From: "David Johnston" <polobo@yahoo.com>
>>>> 5. FATAL: terminating walreceiver process due to administrator command
>>>> 6. FATAL: terminating background worker \"%s\" due to administrator
>>>> command
>>> 5 and 6: I don't fully understand when they would happen but likely fall
>>> into the same "the DBA should know what is going on with their server
>>> and
>>> confirm any startup/shutdown activity it is involved with".
>>>
>>> They might be better categorized "NOTICE" level if they were in response
>>> to
>>> a administrator action, versus in response to a crashed process, but
>>> even
>>> for the user-initiated situation making sure they hit the log but using
>>> FATAL is totally understandable and IMO desirable.
>>
>> #5 is output when the DBA shuts down the replication standby server.
>> #6 is output when the DBA shuts down the server if he is using any custom
>> background worker.
>> These messages are always output. What I'm seeing as a problem is that
>> FATAL messages are output in a normal situation, which worries the DBA,
>> and
>> those messages don't help the DBA with anything. They merely worry the
>> DBA.
>
> While "worry" is something to be avoided not logging messages is not the
> correct solution. On the project side looking for ways and places to
> better
> communicate to the user is worthwhile in the absence of adding additional
> complexity to the logging system. The user/DBA, though, is expected to
> learn how the proces works, ideally in a testing environment where worry
> is
> much less a problem, and understand that some of what they are seeing are
> client-oriented messages that they should be aware of but that do not
> indicate server-level issues by themselves.

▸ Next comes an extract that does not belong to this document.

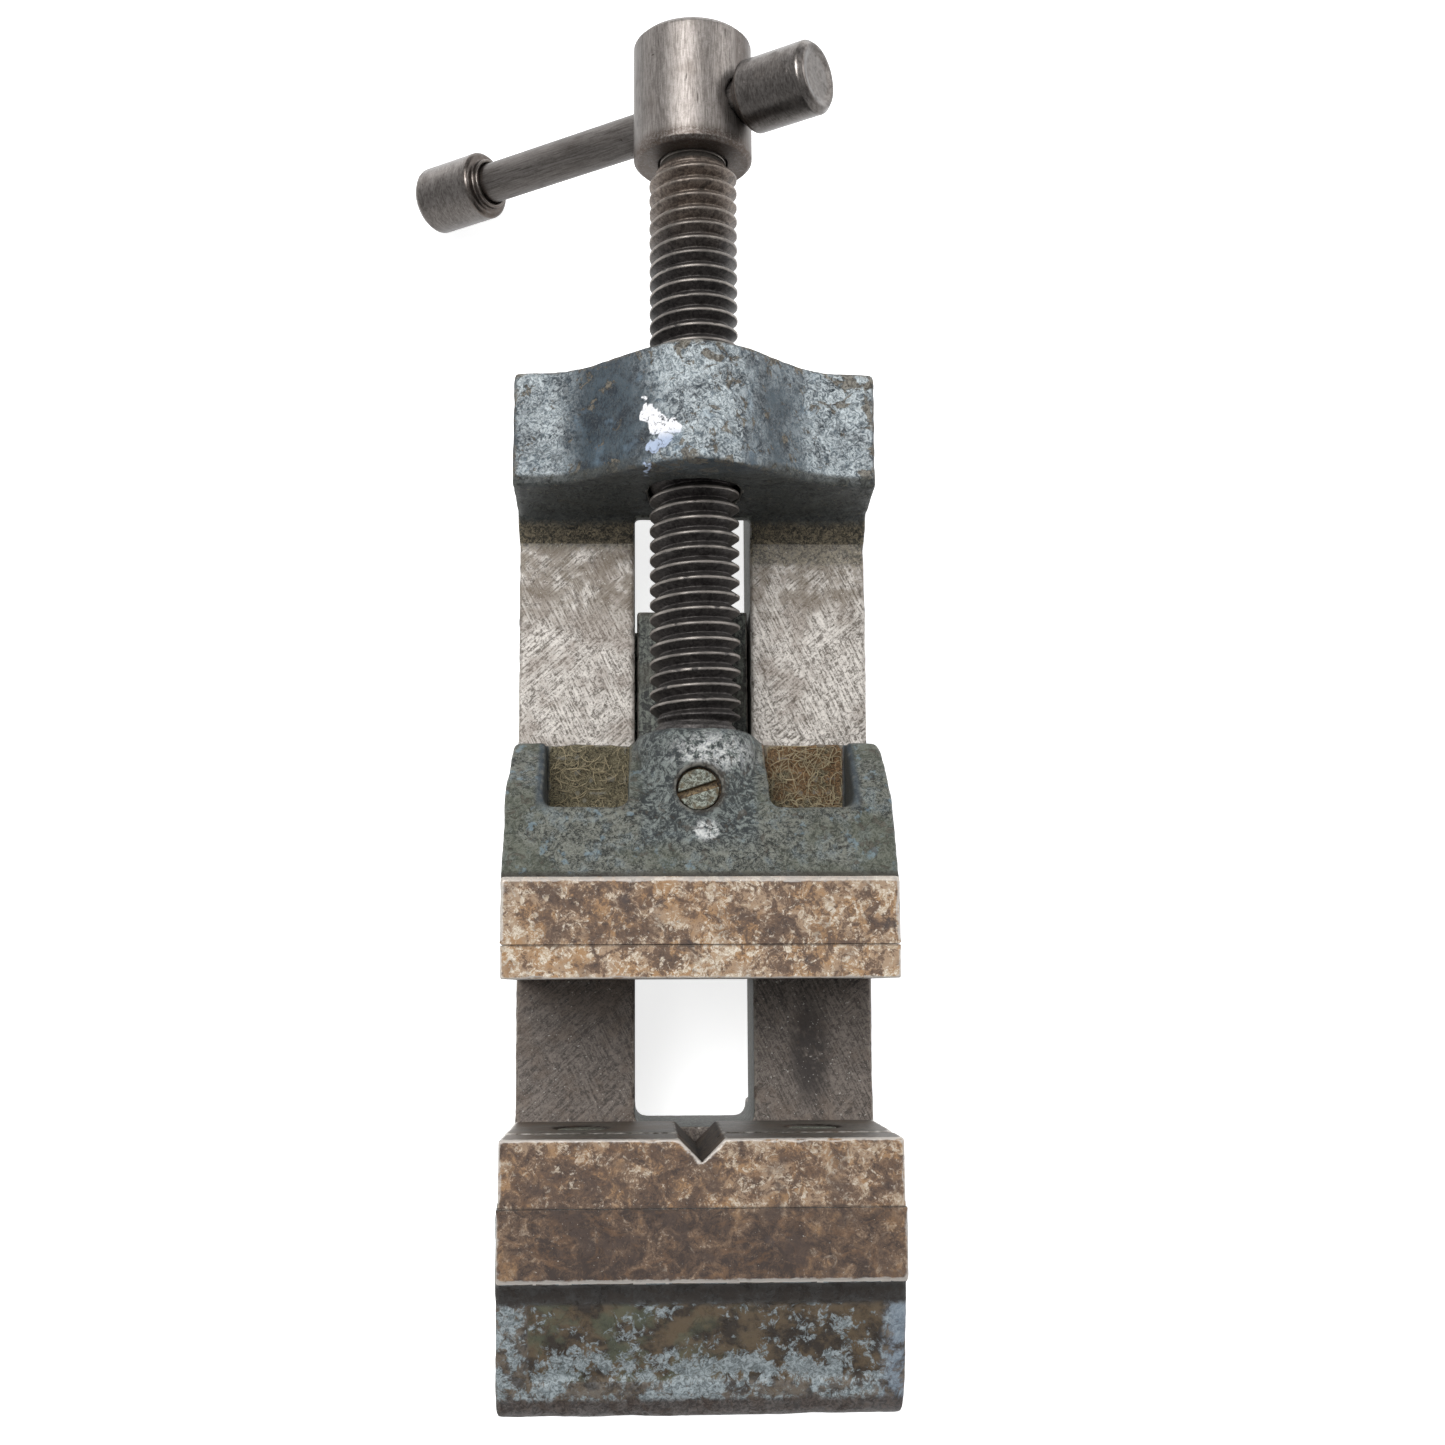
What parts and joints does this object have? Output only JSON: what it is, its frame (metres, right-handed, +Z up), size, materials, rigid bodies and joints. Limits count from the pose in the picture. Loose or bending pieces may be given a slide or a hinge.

I see, It might makes sense to make the DBA learn how the system works, so
that more DBAs can solve problems by themselves. However, I wonder how
those messages (just stopping server process by admin request) are useful
for the DBA. If they are useful, why don't other background processes (e.g.
archiver, writer, walsender, etc.) output such a message when stopping? For
information, #5 and #6 are not client-oriented.
If we want to keep the messages, I think LOG or DEBUG would be appropriate.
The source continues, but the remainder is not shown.